Wait list honesty needed: DHB head

Chris Fleming
SDHB chief executive Chris Fleming. Photo: Gregor Richardson
More than 400 Southerners have waited more than a year for an elective procedure and many others have lingered more than the expected four months on the waiting list.

Patients constantly asked him to either provide the care they had been promised or remove them from the waiting list, Southern District Health Board chief executive Chris Fleming told a board meeting on Tuesday.

"I think we need to run a process that actually delivers honesty and either provides treatment or goes actually while you are on the waiting list you are so low a priority that we are never going to get to you."

Mr Fleming presented the board — which has been closely watching waiting lists for a year or more — with figures which showed the extent of the problem.

The tables showed 48 people had waited more than a year for an outpatient procedure, and 375 for more than a year for an inpatient procedure.

A small number of patients had been on waiting lists longer than 600 days.

Orthopaedic operations were by far the largest contributor to that tally, as 203 procedures planned for Dunedin Hospital and 11 scheduled for Southland Hospital had reached the year mark without being done.

Other notable services with patients who had endured long waits were ear nose and throat (51), vascular (32), and surgical services at Southland (26).

"We need to be honest with the person at the time and say while you would be able to get surgery you are not going to get it at the time," Mr Fleming said.

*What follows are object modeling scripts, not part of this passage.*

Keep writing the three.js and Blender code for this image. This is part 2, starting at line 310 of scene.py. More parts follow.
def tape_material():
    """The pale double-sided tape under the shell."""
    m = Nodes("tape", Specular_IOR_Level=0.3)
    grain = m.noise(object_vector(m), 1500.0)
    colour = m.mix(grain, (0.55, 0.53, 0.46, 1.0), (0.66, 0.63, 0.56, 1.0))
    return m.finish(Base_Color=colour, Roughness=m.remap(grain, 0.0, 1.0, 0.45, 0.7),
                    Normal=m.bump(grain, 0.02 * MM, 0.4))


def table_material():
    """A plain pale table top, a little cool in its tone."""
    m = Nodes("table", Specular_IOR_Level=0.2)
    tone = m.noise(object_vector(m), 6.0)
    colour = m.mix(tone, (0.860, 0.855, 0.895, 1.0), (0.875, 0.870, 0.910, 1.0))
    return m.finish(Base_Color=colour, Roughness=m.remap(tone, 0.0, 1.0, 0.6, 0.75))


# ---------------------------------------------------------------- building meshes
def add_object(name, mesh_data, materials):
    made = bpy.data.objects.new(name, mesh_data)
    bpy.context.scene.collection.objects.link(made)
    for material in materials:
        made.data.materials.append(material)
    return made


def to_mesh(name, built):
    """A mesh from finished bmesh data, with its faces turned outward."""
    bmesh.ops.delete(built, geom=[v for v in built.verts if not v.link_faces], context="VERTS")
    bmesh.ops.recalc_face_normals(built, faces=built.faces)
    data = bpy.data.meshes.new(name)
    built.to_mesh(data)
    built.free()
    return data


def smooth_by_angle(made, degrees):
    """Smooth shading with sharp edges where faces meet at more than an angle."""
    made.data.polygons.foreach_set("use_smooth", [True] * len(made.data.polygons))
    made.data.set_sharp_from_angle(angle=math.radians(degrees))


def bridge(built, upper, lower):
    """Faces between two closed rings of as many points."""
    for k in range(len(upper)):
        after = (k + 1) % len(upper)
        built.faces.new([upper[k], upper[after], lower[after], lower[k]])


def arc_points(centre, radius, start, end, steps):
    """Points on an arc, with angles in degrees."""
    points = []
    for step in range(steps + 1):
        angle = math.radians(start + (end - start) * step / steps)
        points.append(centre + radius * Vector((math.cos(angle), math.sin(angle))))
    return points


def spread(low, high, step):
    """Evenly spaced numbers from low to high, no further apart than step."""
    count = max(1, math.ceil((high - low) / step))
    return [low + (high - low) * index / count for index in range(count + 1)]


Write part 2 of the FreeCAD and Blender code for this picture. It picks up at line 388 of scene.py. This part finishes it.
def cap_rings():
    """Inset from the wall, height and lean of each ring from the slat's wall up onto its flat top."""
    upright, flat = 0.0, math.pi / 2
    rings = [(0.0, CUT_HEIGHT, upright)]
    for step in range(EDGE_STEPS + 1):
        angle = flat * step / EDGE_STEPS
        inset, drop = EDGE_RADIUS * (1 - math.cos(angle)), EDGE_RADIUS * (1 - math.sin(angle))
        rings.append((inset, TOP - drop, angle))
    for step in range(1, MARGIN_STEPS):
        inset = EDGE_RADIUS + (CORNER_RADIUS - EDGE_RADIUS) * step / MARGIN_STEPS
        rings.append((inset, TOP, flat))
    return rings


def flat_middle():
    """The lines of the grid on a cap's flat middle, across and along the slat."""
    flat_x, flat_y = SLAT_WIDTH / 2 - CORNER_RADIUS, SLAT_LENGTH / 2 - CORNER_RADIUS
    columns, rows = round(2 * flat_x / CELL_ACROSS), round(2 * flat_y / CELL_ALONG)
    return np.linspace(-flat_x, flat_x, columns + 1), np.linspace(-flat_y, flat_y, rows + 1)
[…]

"It is a hard conversation and every clinician knows that they could do something for that person but for capacity."

More broadly, as at mid September the SDHB had 4124 patients on its inpatient waiting list and 2442 on the outpatient waiting list.

Government policy was that only patients for whom DHBs had capacity to see and then treat within four months should be added to elective waiting lists, but "a considerable number" had waited more than four months so far, Mr Fleming said.

Those delays were largely caused by the disruptions created by Covid-19, but were also driven by patients being not being ready for surgery or not attending an appointment, or people being shuffled down the list by patients with more urgent needs.

"I have put these tables in to make it very transparent to board members along with patients," Mr Fleming said.

"I find it [waits] untenable because government policy for at least 20 years now has been to give patients certainty that if they are added to the waiting list that you will treat them within four months ... and we have 375 patients waiting more than 365 days on the inpatient waiting list."

While unlike the previous Level 4 lockdown this time the SDHB did manage to perform some elective procedures, Covid-19 had impacted operation numbers, Mr Fleming said.

"Overall, we lost circa 50% of our planned care activity during the period from August 18 to August 31 ... the lost activity will now have to be caught up and an enhanced recovery plan will need to be developed."

That drop in surgery had also affected the SDHB’s financial performance.

Without $3.1 million income from planned care for August, the board recorded a deficit of $4.3 million, having budgeted for a deficit of $2.4 million.